4. Managing a party coalition can be difficult and messy. McCarthy’s travails underscore the fact that building and maintaining a party coalition in Congress is hard, especially when the party has a narrow majority. Lawmakers from the same party are never in unanimous agreement on everything, and the laborious bargaining that went into McCarthy’s victory (as described here, here, here, and here) are part and parcel of what congressional leaders have to do on difficult votes. Newt Gingrich (in 1997) and Nancy Pelosi (in 2019) had to lobby a number of their fellow partisans to get themselves elected Speaker.

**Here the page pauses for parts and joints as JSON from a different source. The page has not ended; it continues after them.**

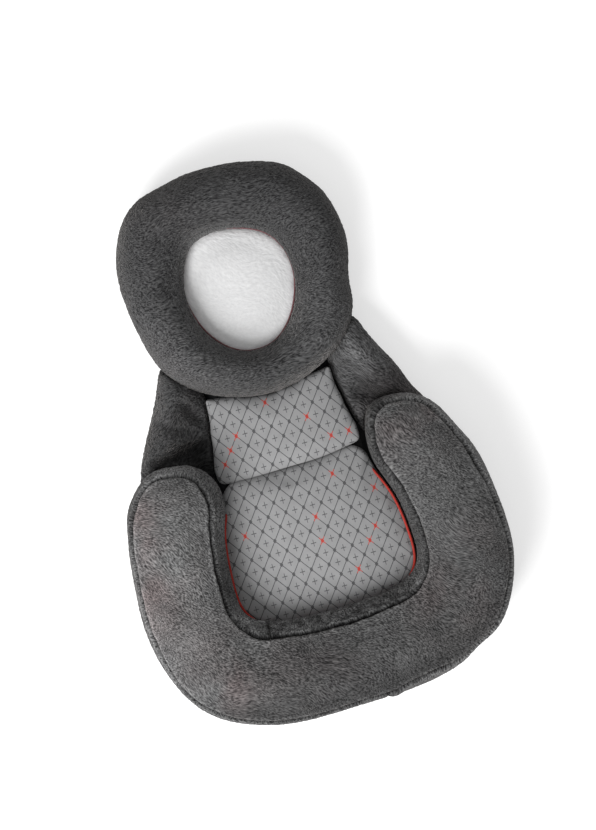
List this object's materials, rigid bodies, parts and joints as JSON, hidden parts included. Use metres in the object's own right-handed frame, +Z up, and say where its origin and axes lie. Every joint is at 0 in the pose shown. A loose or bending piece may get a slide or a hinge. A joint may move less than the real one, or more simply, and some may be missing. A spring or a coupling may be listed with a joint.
{
  "type": "infant lounger",
  "caption": "Plush infant lounger with a padded head ring, torso wings and a U-shaped bolster round a printed seat pad, on a flat zipped base.",
  "frame": {"origin": "on the floor, under the middle of the footprint", "axes": "+X across, +Y towards the head end, +Z up"},
  "size_m": [0.4722, 0.698, 0.112],
  "materials": {
    "plush": "short charcoal pile",
    "wall_plush": "short charcoal pile",
    "pad_cloth": "white short pile",
    "printed_cloth": "smooth printed knit",
    "base_cloth": "plain woven",
    "piping": "woven binding",
    "fibre_fill": "loose fibre",
    "foam": "open-cell foam in a dark cloth sleeve",
    "zip_tape": "woven tape with moulded teeth",
    "zip_metal": "die-cast, satin"
  },
  "bodies": {
    "lounger": {"head_ring_cover": "plush", "head_hollow_band": "wall_plush", "head_ring_fill": "fibre_fill", "left_wing_cover": "plush", "left_wing_fill": "fibre_fill", "right_wing_cover": "plush", "right_wing_fill": "fibre_fill", "bolster_top_panel": "plush", "bolster_left_band": "wall_plush", "bolster_right_band": "wall_plush", "bolster_fill": "fibre_fill", "base_foam": "foam", "seat_panel": "printed_cloth", "seat_wadding": "fibre_fill", "back_panel": "printed_cloth", "back_wadding": "fibre_fill", "head_pad_cover": "pad_cloth", "head_pad_wadding": "fibre_fill", "seat_piping": "piping", "head_piping": "piping", "base_panel": "base_cloth", "zip_left_tape": "zip_tape", "zip_right_tape": "zip_tape", "zip_head_stop": "zip_metal", "zip_foot_stop": "zip_metal"},
    "slider": {"zip_slider": "zip_metal"},
    "pull": {"zip_pull": "zip_metal"}
  },
  "joints": [
    {"name": "zip_slide", "type": "slide", "parent": "lounger", "child": "slider", "axis": [0, 1, 0], "range_m": [-0.1764, 0]},
    {"name": "pull_hinge", "type": "hinge", "parent": "slider", "child": "pull", "pos_m": [0, 0.0132, 0.0023], "axis": [1, 0, 0], "range_deg": [0, 120]}
  ]
}
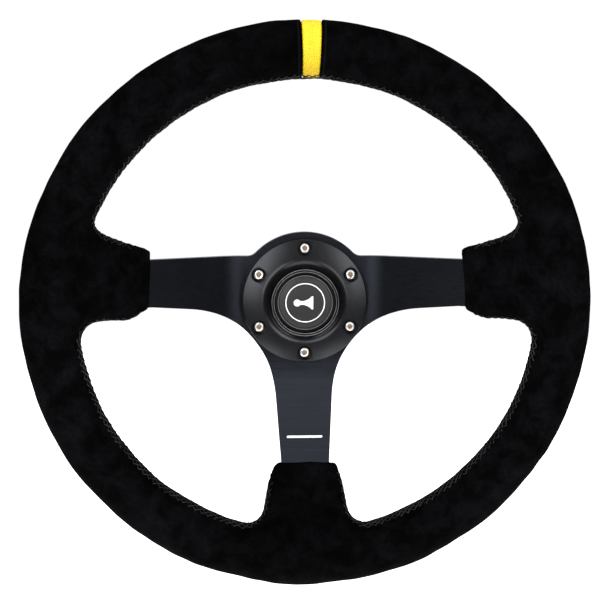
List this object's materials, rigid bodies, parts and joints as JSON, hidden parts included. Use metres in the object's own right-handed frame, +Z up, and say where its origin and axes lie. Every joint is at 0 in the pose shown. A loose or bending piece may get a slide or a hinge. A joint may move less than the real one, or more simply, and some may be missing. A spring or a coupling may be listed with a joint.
{
  "type": "quick release steering wheel",
  "caption": "Deep-dish three-spoke steering wheel with suede grip, top centre stripe, sprung horn push and the wheel half of a ball-lock quick-release coupler.",
  "frame": {"origin": "on the wheel's axis, in the rear end face of the coupler, where the column-side hub enters", "axes": "+Z up with the centre stripe at the top, +Y along the axis towards the steering column, so the driver is on the -Y side, +X to the driver's right"},
  "size_m": [0.35, 0.1228, 0.35],
  "materials": {
    "satin_black": "satin",
    "rim_steel": "dull",
    "foam": "matte",
    "suede": "napped suede",
    "stripe_leather": "grained",
    "black_anodised": "turned and anodised",
    "black_plastic": "satin",
    "rubber": "matte",
    "emblem_print": "printed",
    "brass": "bright",
    "spring_steel": "bright",
    "coupler_black": "anodised",
    "hardened_steel": "ground",
    "nylon": "matte",
    "collar_black": "anodised",
    "bolt_steel": "polished",
    "ball_steel": "polished"
  },
  "bodies": {
    "wheel": {"spoke_frame": "satin_black", "rim_core": "rim_steel", "grip_foam": "foam", "grip_suede": "suede", "centre_stripe": "stripe_leather", "horn_ring": "black_anodised", "horn_housing": "black_plastic", "horn_gasket": "rubber", "horn_contact_fixed": "brass", "horn_spring": "spring_steel", "horn_terminal_live": "brass", "horn_terminal_earth": "brass", "coupler_body": "coupler_black", "drive_spline": "hardened_steel", "contact_insulator": "nylon", "contact_pin_live": "brass", "contact_pin_earth": "brass", "collar_spring": "spring_steel", "collar_circlip": "hardened_steel", "mouth_seal": "rubber", "wheel_bolt_1": "bolt_steel", "wheel_bolt_2": "bolt_steel", "wheel_bolt_3": "bolt_steel", "wheel_bolt_4": "bolt_steel", "wheel_bolt_5": "bolt_steel", "wheel_bolt_6": "bolt_steel"},
    "horn_push": {"horn_cap": "black_plastic", "horn_emblem": "emblem_print", "horn_contact_moving": "brass"},
    "collar": {"release_collar": "collar_black"},
    "ball_1": {"lock_ball_1": "ball_steel"},
    "ball_2": {"lock_ball_2": "ball_steel"},
    "ball_3": {"lock_ball_3": "ball_steel"},
    "ball_4": {"lock_ball_4": "ball_steel"},
    "ball_5": {"lock_ball_5": "ball_steel"},
    "ball_6": {"lock_ball_6": "ball_steel"}
  },
  "joints": [
    {"name": "horn_press", "type": "slide", "parent": "wheel", "child": "horn_push", "axis": [0, 1, 0], "range_m": [0, 0.002], "stiffness_N_per_m": 1500, "springref_m": -0.002, "deforming": ["horn_spring"]},
    {"name": "collar_pull", "type": "slide", "parent": "wheel", "child": "collar", "axis": [0, -1, 0], "range_m": [0, 0.008], "stiffness_N_per_m": 1500, "springref_m": -0.004, "deforming": ["collar_spring"]},
    {"name": "ball_1_release", "type": "slide", "parent": "wheel", "child": "ball_1", "axis": [0, 0, 1], "range_m": [0, 0.00225]},
    {"name": "ball_2_release", "type": "slide", "parent": "wheel", "child": "ball_2", "axis": [-0.866, 0, 0.5], "range_m": [0, 0.00225]},
    {"name": "ball_3_release", "type": "slide", "parent": "wheel", "child": "ball_3", "axis": [-0.866, 0, -0.5], "range_m": [0, 0.00225]},
    {"name": "ball_4_release", "type": "slide", "parent": "wheel", "child": "ball_4", "axis": [0, 0, -1], "range_m": [0, 0.00225]},
    {"name": "ball_5_release", "type": "slide", "parent": "wheel", "child": "ball_5", "axis": [0.866, 0, -0.5], "range_m": [0, 0.00225]},
    {"name": "ball_6_release", "type": "slide", "parent": "wheel", "child": "ball_6", "axis": [0.866, 0, 0.5], "range_m": [0, 0.00225]}
  ],
  "couplings": [
    {"joint": "ball_1_release", "follows": "collar_pull", "ratio": 0.275},
    {"joint": "ball_2_release", "follows": "collar_pull", "ratio": 0.275},
    {"joint": "ball_3_release", "follows": "collar_pull", "ratio": 0.275},
    {"joint": "ball_4_release", "follows": "collar_pull", "ratio": 0.275},
    {"joint": "ball_5_release", "follows": "collar_pull", "ratio": 0.275},
    {"joint": "ball_6_release", "follows": "collar_pull", "ratio": 0.275}
  ]
}
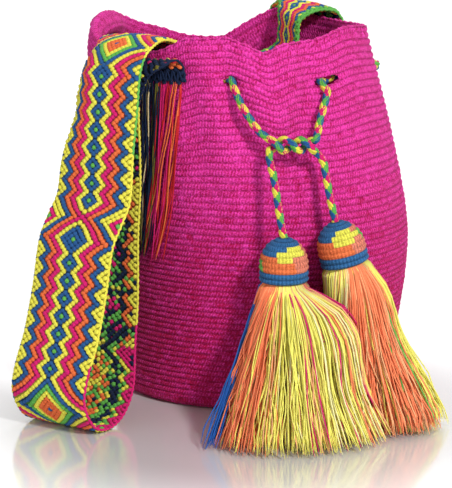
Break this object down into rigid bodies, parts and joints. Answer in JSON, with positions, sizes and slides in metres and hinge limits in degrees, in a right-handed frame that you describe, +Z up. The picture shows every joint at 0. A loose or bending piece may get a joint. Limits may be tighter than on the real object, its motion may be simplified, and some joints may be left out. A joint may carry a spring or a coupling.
{
  "type": "crochet bucket bag",
  "caption": "Crocheted bucket bag with a round base, a drawstring mouth with two tassels and a wide zigzag-patterned woven shoulder strap.",
  "frame": {"origin": "middle of the flat round base, on the surface it stands on", "axes": "+Z up through the mouth, -Y towards the front where the drawstring ties, +X to the bag's right as seen from the front"},
  "size_m": [0.3652, 0.3944, 0.3219],
  "materials": {
    "body_crochet": "matte cotton yarn",
    "strap_weave": "matte woven yarn in zigzag colours",
    "warp_ends": "matte loose yarn in mixed colours",
    "sewing_yarn": "matte yarn",
    "braided_cord": "matte braid of four colours",
    "cap_crochet": "matte yarn in bands of orange, yellow and blue",
    "neck_tie": "matte yarn",
    "left_strands": "loose yarn in mixed colours",
    "right_strands": "loose yarn in mixed colours"
  },
  "bodies": {
    "root": {"bag_body": "body_crochet", "shoulder_strap": "strap_weave", "strap_fringe_left": "warp_ends", "strap_fringe_right": "warp_ends", "strap_seam_yarn_left": "sewing_yarn", "strap_seam_yarn_right": "sewing_yarn", "drawstring": "braided_cord", "drawstring_knot_left": "braided_cord", "drawstring_knot_right": "braided_cord", "tassel_cap_left": "cap_crochet", "tassel_cap_right": "cap_crochet", "tassel_binding_left": "neck_tie", "tassel_binding_right": "neck_tie", "tassel_skirt_left": "left_strands", "tassel_skirt_right": "right_strands"}
  },
  "joints": []
}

The $64,000 question is whether this bodes ill for the House GOP in the coming two years. Jonathan Bernstein and others have made a strong case that it does. Several dissidents still hold the new Speaker in disdain. McCarthy made a number of tactical errors, like hosting a party meeting on Tuesday in which rebels were threatened with punishment and McCarthy insisted that he “earned” the speakership, which suggest that he is not very good at whipping lawmakers. He also agreed to major rules changes to win the speakership that could weaken his ability to build coalitions. (His claim that the conflict taught him and his colleagues “how to govern” was not especially reassuring.)

However, passing bills on the floor isn’t the same thing as winning a speakership election. McCarthy may be able to get Democrats to make up for GOP defections on some bills. A changing political environment can also create more internal party unity. Such was the case after a two-month, 133-ballot contested election for Speaker in 1855. As Jeff Jenkins and Charles Stewart explain in their excellent book Fighting for the Speakership, the amorphous coalition of Republicans and Know-Nothings that elected Nathaniel Banks as Speaker that year soon unified around opposition to slavery as the issue become more salient nationally. This week’s Speaker election will go down in history as one of the most exciting, dramatic, and consequential in a century. It also serves as a useful case study of how Congress and congressional parties work -- and don’t work -- today.